When asked what time the pumps were turned on, Becker said that it would be difficult to say given the time was different at the different stations. Councilmember Williams proceeded to pose questions regarding the faulty pumps.

According to the presentation, Turbine Generator 3 began losing its ability to generate electricity in May 2017. As a result, the Sewerage and Water Board issued an emergency request for proposal (RFP) to fix it. Turbine Generator 5, another 25-cycle turbine, began to lose its ability to generate electricity in July 2017 and is still out of service.

The Council stressed the need for legislation that would create an emergency system to regulate this process and to ensure speedy repair in the event of a malfunction. They also addressed the lack of communication between the Sewerage and Water Board and the Department of Homeland Security in dealing with this crisis. Becker replied saying the Sewerage and Water Board would look at its procedures to ensure it streamlines and improves that process.

"I think it's Mr. Grant's job, as with anyone in a position of power, to ensure the people that speak for them aren't misleading," said District "E" Councilmember Gray. "We're not here today to hear more data, we want to hear the truth."

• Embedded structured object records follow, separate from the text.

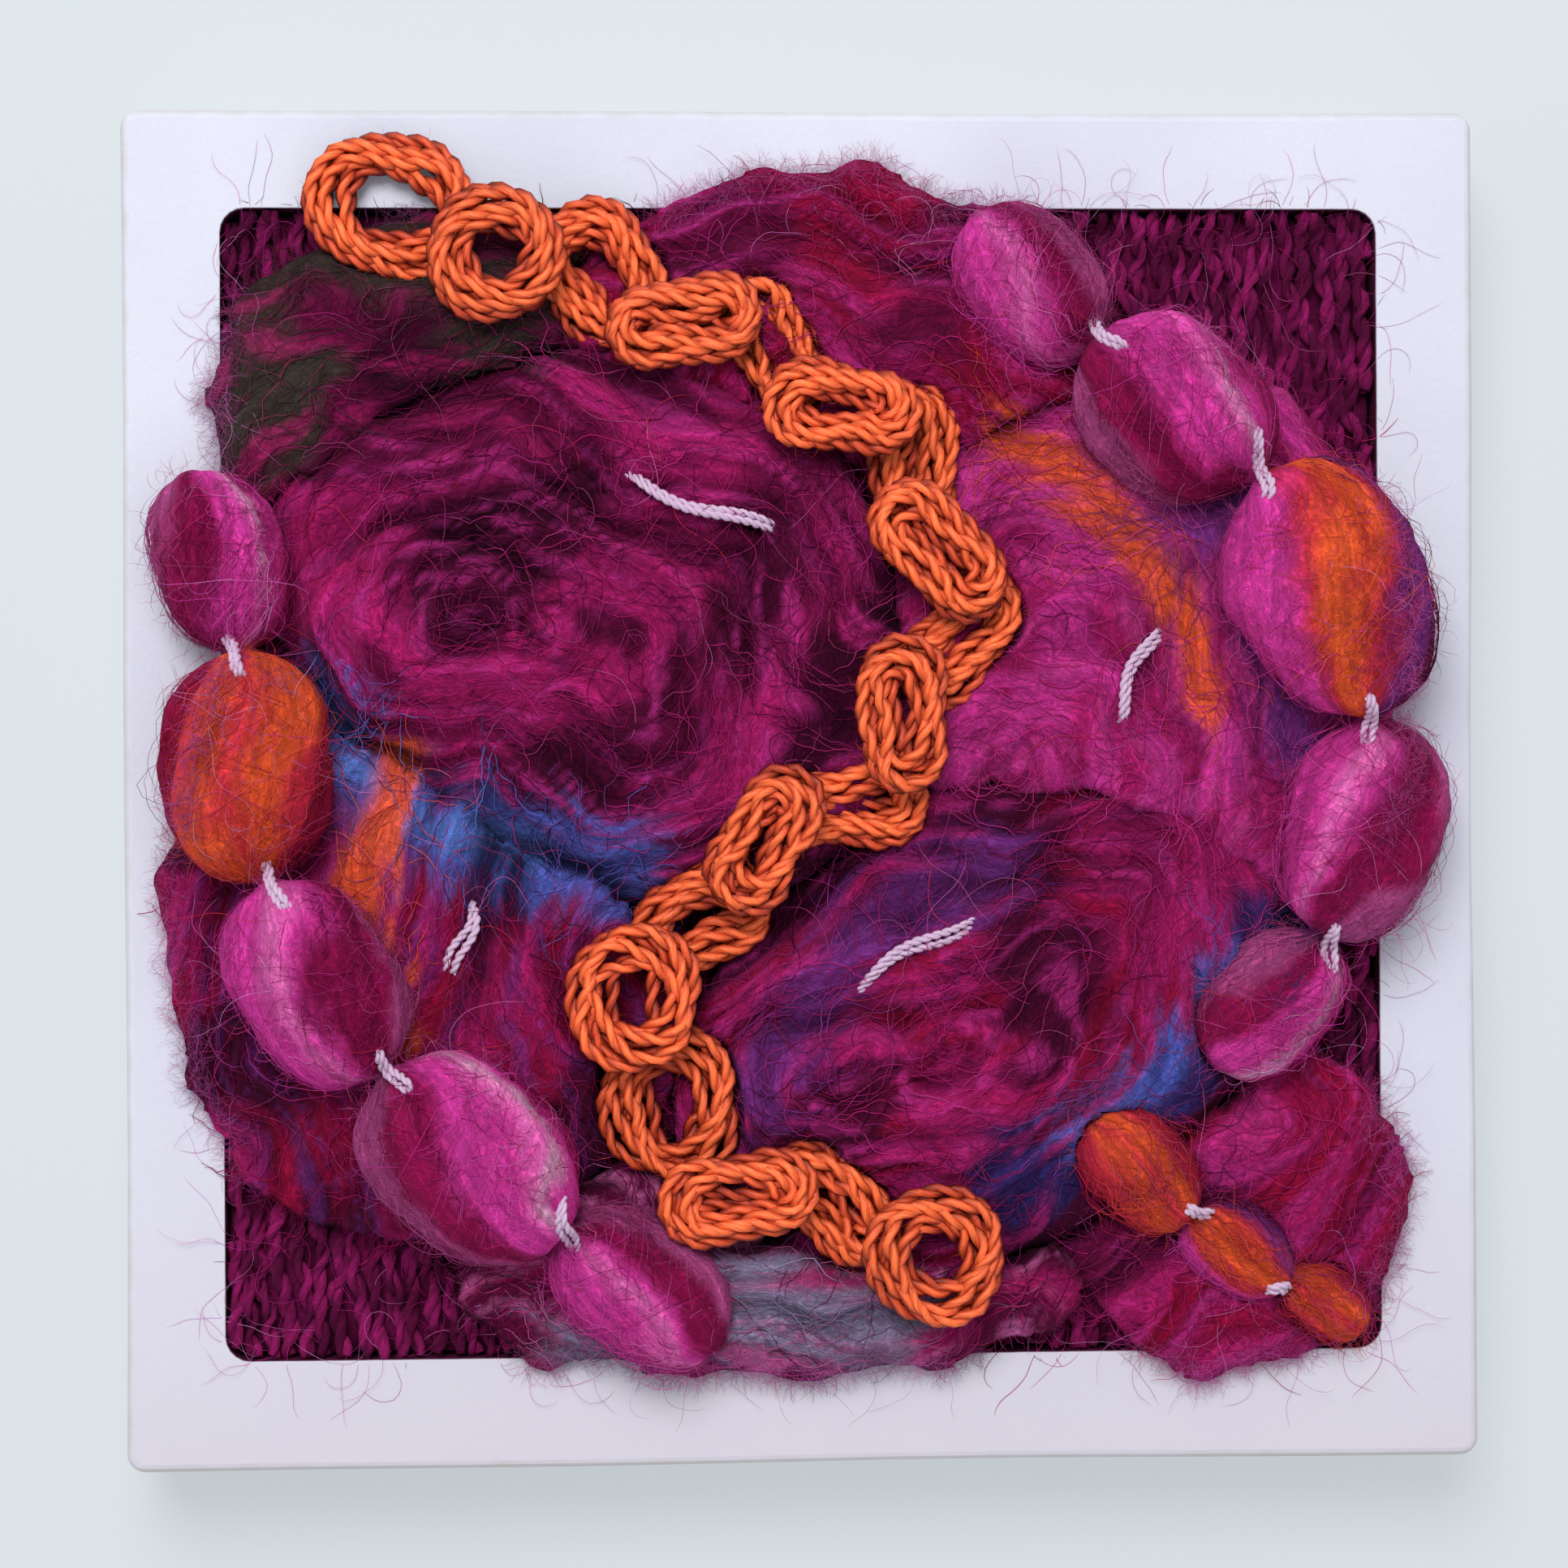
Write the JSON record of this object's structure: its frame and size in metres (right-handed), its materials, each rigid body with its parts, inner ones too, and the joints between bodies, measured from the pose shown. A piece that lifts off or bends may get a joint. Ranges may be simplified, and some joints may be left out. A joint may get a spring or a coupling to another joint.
{
  "type": "framed needle felt picture (textile picture and its frame)",
  "caption": "Small square white frame around a needle felt picture: soft wool mounds over ribbed cloth, slub yarn beads and a winding stream of orange thread loops.",
  "frame": {"origin": "middle of the frame's flat back, in the plane it rests on", "axes": "+Z out of the picture, +Y to the picture's top, +X to its right as it is seen face on"},
  "size_m": [0.1, 0.1, 0.0224],
  "materials": {
    "painted_frame": "matt white paint with a very fine grain",
    "ground_yarn": "ribbed rows of twisted plum and magenta wool yarn",
    "felted_wool": "needle-felted wool fibres in magenta, crimson, maroon, blue and charcoal, fuzzy",
    "slub_wool": "softly spun wool beads in magenta, pink, crimson and orange bands",
    "orange_thread": "satiny two-ply twisted cotton thread",
    "core_thread": "matt pale lilac two-ply thread"
  },
  "bodies": {
    "root": {"core_stitch_left": "core_thread", "core_stitch_lower": "core_thread", "core_stitch_right": "core_thread", "core_stitch_upper": "core_thread", "frame": "painted_frame", "ground_cloth": "ground_yarn", "slub_yarn_left": "slub_wool", "slub_yarn_low": "slub_wool", "slub_yarn_right": "slub_wool", "thread_loop_01": "orange_thread", "thread_loop_02": "orange_thread", "thread_loop_03": "orange_thread", "thread_loop_04": "orange_thread", "thread_loop_05": "orange_thread", "thread_loop_06": "orange_thread", "thread_loop_07": "orange_thread", "thread_loop_08": "orange_thread", "thread_loop_09": "orange_thread", "thread_loop_10": "orange_thread", "thread_loop_11": "orange_thread", "thread_loop_12": "orange_thread", "thread_loop_13": "orange_thread", "thread_loop_14": "orange_thread", "thread_loop_15": "orange_thread", "thread_loop_16": "orange_thread", "thread_loop_17": "orange_thread", "thread_loop_18": "orange_thread", "wool_dark_corner": "felted_wool", "wool_far_corner": "felted_wool", "wool_left_bank": "felted_wool", "wool_lower_edge": "felted_wool", "wool_lower_swirl": "felted_wool", "wool_right_bank": "felted_wool", "wool_top_edge": "felted_wool", "wool_upper_swirl": "felted_wool"}
  },
  "joints": []
}
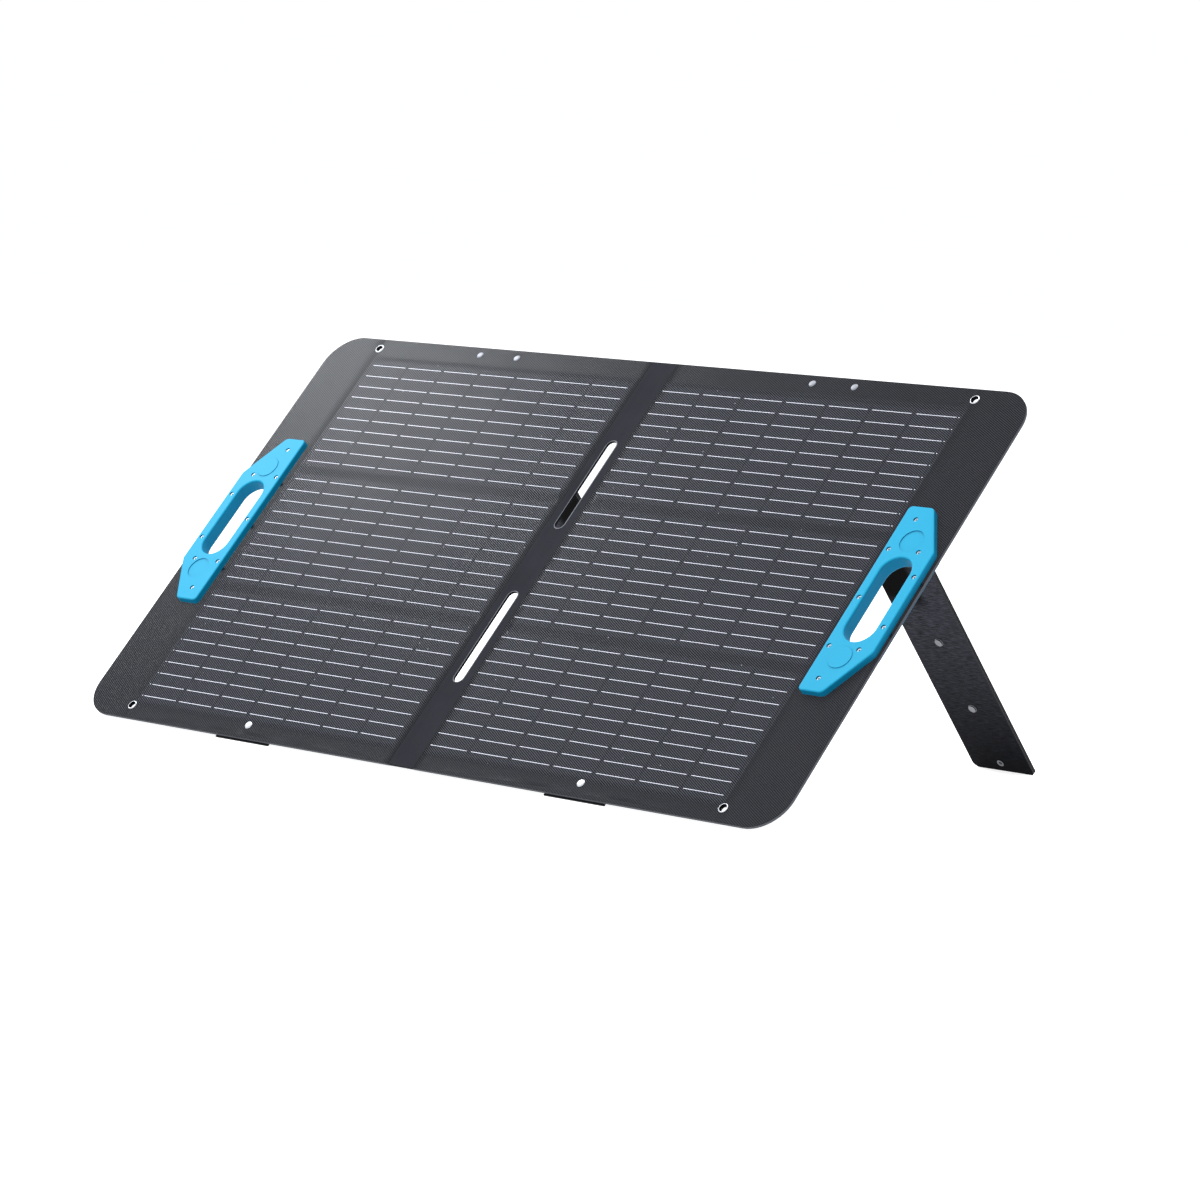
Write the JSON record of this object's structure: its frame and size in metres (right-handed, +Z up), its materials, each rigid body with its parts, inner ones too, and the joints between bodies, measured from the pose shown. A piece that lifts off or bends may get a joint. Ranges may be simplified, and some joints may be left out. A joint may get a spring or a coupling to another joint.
{
  "type": "folding solar panel",
  "caption": "Two-part folding solar panel on two hinged stand legs, with a carrying handle at each outer edge and eyelets in the margins.",
  "frame": {"origin": "centre of the bounding box on the ground: on the fold line in x, midway between the front edge and the feet in y", "axes": "+X to the right along the long side, seen from the front; +Y to the back, away from the sun side; +Z up"},
  "size_m": [1.16, 0.7824, 0.4846],
  "materials": {
    "film": "fine twill embossing, satin",
    "encapsulant": "smooth satin",
    "core_board": "smooth laminate",
    "cell": "smooth dark silicon",
    "busbar": "tinned ribbon, satin",
    "eyelet_metal": "rolled, bright satin",
    "rivet_metal": "bright satin",
    "snap_metal": "satin grey",
    "black_plastic": "fine grain",
    "black_cloth": "woven, matt",
    "fold_cloth": "fine rib along the fold",
    "leg_cloth": "smooth cloth, faint crosswise grain",
    "webbing": "flat woven webbing",
    "blue_plastic": "moulded, satin",
    "screw_steel": "turned",
    "magnet": "plated",
    "box_plastic": "spark-eroded grain",
    "seal_rubber": "matt",
    "terminal_plastic": "moulded",
    "diode_black": "moulded epoxy"
  },
  "bodies": {
    "left_panel": {"cable_gland": "box_plastic", "cable_gland_nut": "box_plastic", "fold_jumper_ribbons": "busbar", "fold_strip_back": "black_cloth", "fold_strip_front": "fold_cloth", "junction_box_base": "box_plastic", "junction_box_diodes": "diode_black", "junction_box_gasket": "seal_rubber", "junction_box_lid": "box_plastic", "junction_box_screws": "screw_steel", "junction_box_terminal_block": "terminal_plastic", "left_angle_strap": "webbing", "left_back_skin": "black_cloth", "left_bottom_snap": "rivet_metal", "left_bottom_tab": "black_plastic", "left_busbar_ribbons": "busbar", "left_cells": "cell", "left_core_board": "core_board", "left_cross_connectors": "busbar", "left_encapsulant": "encapsulant", "left_eyelets": "eyelet_metal", "left_front_film": "film", "left_handle_front_shell": "blue_plastic", "left_handle_magnets": "magnet", "left_handle_rear_shell": "blue_plastic", "left_handle_screws": "screw_steel", "left_leg_hinge_cloth": "black_cloth", "left_leg_mount": "black_plastic", "left_strap_anchor": "rivet_metal", "left_top_rivets": "rivet_metal"},
    "right_panel": {"right_angle_strap": "webbing", "right_back_skin": "black_cloth", "right_bottom_snap": "rivet_metal", "right_bottom_tab": "black_plastic", "right_busbar_ribbons": "busbar", "right_cells": "cell", "right_core_board": "core_board", "right_cross_connectors": "busbar", "right_encapsulant": "encapsulant", "right_eyelets": "eyelet_metal", "right_front_film": "film", "right_handle_front_shell": "blue_plastic", "right_handle_magnets": "magnet", "right_handle_rear_shell": "blue_plastic", "right_handle_screws": "screw_steel", "right_leg_hinge_cloth": "black_cloth", "right_leg_mount": "black_plastic", "right_strap_anchor": "rivet_metal", "right_top_rivets": "rivet_metal"},
    "left_leg": {"left_leg_core": "core_board", "left_leg_inner_cover": "leg_cloth", "left_leg_outer_cover": "leg_cloth", "left_leg_snaps": "snap_metal", "left_strap_snap": "snap_metal"},
    "right_leg": {"right_leg_core": "core_board", "right_leg_inner_cover": "leg_cloth", "right_leg_outer_cover": "leg_cloth", "right_leg_snaps": "snap_metal", "right_strap_snap": "snap_metal"}
  },
  "joints": [
    {"name": "panel_fold", "type": "hinge", "parent": "left_panel", "child": "right_panel", "pos_m": [0, -0.39761, 0.01097], "axis": [0, -0.6521, -0.7581], "range_deg": [0, 180], "deforming": ["fold_strip_front", "fold_strip_back", "fold_jumper_ribbons"]},
    {"name": "left_leg_fold", "type": "hinge", "parent": "left_panel", "child": "left_leg", "pos_m": [0, -0.00504, 0.44361], "axis": [-1, 0, 0], "range_deg": [0, 82.17], "deforming": ["left_leg_hinge_cloth", "left_angle_strap"]},
    {"name": "right_leg_fold", "type": "hinge", "parent": "right_panel", "child": "right_leg", "pos_m": [0, -0.00504, 0.44361], "axis": [-1, 0, 0], "range_deg": [0, 82.17], "deforming": ["right_leg_hinge_cloth", "right_angle_strap"]}
  ]
}
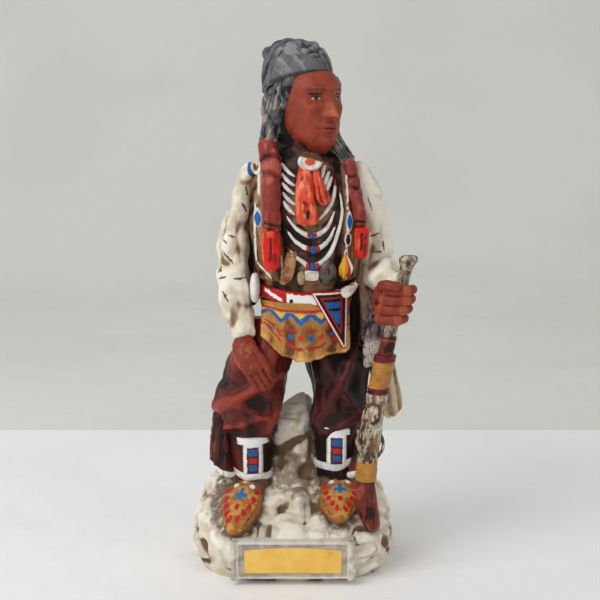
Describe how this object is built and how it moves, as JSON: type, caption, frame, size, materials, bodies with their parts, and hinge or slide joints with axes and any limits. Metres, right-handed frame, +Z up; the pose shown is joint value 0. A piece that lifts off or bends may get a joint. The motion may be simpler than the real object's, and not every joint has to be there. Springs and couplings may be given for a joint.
{
  "type": "figural liquor decanter",
  "caption": "Porcelain liquor decanter shaped as a standing man in painted hide clothes with a wrapped long gun, on a rock base; the crown of his hair lifts out with a cork.",
  "frame": {"origin": "middle of the flat face that the rock base rests on", "axes": "+Z up along the figure, -Y towards the front and the label, +X towards the viewer's right, the side of the gun"},
  "size_m": [0.1466, 0.1104, 0.347],
  "materials": {
    "rock": "matt bisque with brown wash in its pits",
    "plaque": "taupe wash with an ivory rim",
    "label": "bare golden paper",
    "skin": "matt terracotta with umber in the creases",
    "shirt": "matt dark brown",
    "sleeve": "ivory with brown wash and dark stitches",
    "vest": "brown with white edge lines",
    "beads": "white beads with blue and red",
    "legging": "dark maroon with red highlights",
    "moccasin": "ochre with beadwork",
    "apron": "ochre with painted strokes",
    "belt": "red",
    "hair": "black, dry-brushed grey",
    "crown": "matt mid grey, combed",
    "wrap": "dull wine red",
    "scarlet": "glossy scarlet",
    "gun_metal": "grey, dry-brushed",
    "gold": "gold-brown",
    "stock": "red-brown",
    "hide": "light brown",
    "pelt": "grey",
    "cork": "natural cork"
  },
  "bodies": {
    "bottle": {"apron_back": "apron", "apron_front": "apron", "belt": "belt", "belt_pouch": "hide", "braid_end_left": "scarlet", "braid_end_right": "scarlet", "braid_wrap_left": "wrap", "braid_wrap_right": "wrap", "buckle": "beads", "fist": "skin", "gun_barrel": "gun_metal", "gun_fore_end": "wrap", "gun_lock": "gun_metal", "gun_low_wrap": "gold", "gun_lower_band": "wrap", "gun_muzzle": "gun_metal", "gun_stock": "stock", "gun_upper_band": "gold", "gun_upper_wrap": "gold", "hair": "hair", "hair_lock_left": "hair", "hair_lock_right": "hair", "head": "skin", "hide_robe": "hide", "hip_disc": "beads", "knife_handle": "beads", "knife_sheath": "belt", "label": "label", "legging_flap_left": "legging", "legging_flap_right": "legging", "legging_left": "legging", "legging_right": "legging", "legging_trim_left": "beads", "legging_trim_right": "beads", "moccasin_left": "moccasin", "moccasin_right": "moccasin", "neck_gorget": "beads", "neck_scarf": "scarlet", "necklace_centrepieces": "beads", "necklace_strands": "beads", "open_hand": "skin", "pelt_bag": "pelt", "rock_base": "rock", "rock_pillar": "rock", "scroll_plaque": "plaque", "sleeve_left": "sleeve", "sleeve_right": "sleeve", "torso": "shirt", "vest": "vest", "vest_medallions": "beads", "vest_tails": "sleeve", "vest_tassel": "beads"},
    "stopper": {"hair_crown": "crown", "stopper_cork": "cork"}
  },
  "joints": [
    {"name": "stopper_lift", "type": "slide", "parent": "bottle", "child": "stopper", "axis": [0, 0, 1], "range_m": [0, 0.034]}
  ]
}
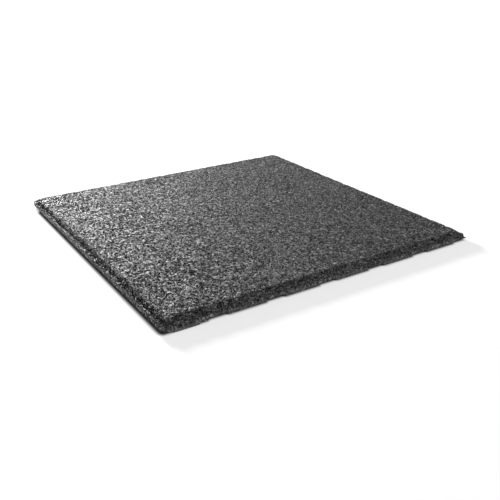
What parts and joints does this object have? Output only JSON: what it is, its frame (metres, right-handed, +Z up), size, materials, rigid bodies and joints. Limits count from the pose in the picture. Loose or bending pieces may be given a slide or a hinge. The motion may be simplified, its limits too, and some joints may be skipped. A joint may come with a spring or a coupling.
{
  "type": "rubber tile",
  "caption": "Square floor tile of pressed black rubber granulate, with a bevelled rim and a channelled underside that drains to one edge.",
  "frame": {"origin": "centre of the square that the tile covers on the floor, at floor level", "axes": "+Z up through the thickness, out of the tread face; +Y towards the edge whose underside is stepped up, along the drainage channels; +X across the channels"},
  "size_m": [0.5, 0.5, 0.0155],
  "materials": {
    "rubber_granulate": "matt black recycled rubber granules, bound and pressed, with an open grainy surface"
  },
  "bodies": {
    "root": {"tile": "rubber_granulate"}
  },
  "joints": []
}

Following the conclusion of the presentations and follow-up questions by the councilmembers, the Council opened the floor to members of the public for additional comment. The Council will continue to work diligently with the Sewerage and Water Board, the Mayor's Office and all entities to ensure the City is better prepared for future storms of this nature.

"We know everything was not working right and we will not accept that," said Councilmember Williams. "The time is up in New Orleans to placate citizens. Obviously, there were defects in the system, and again, I say it is unacceptable to go into storm season with compromised turbines and pumps without letting people know. If we need to develop legislation to prevent this from ever happening again, we will do that."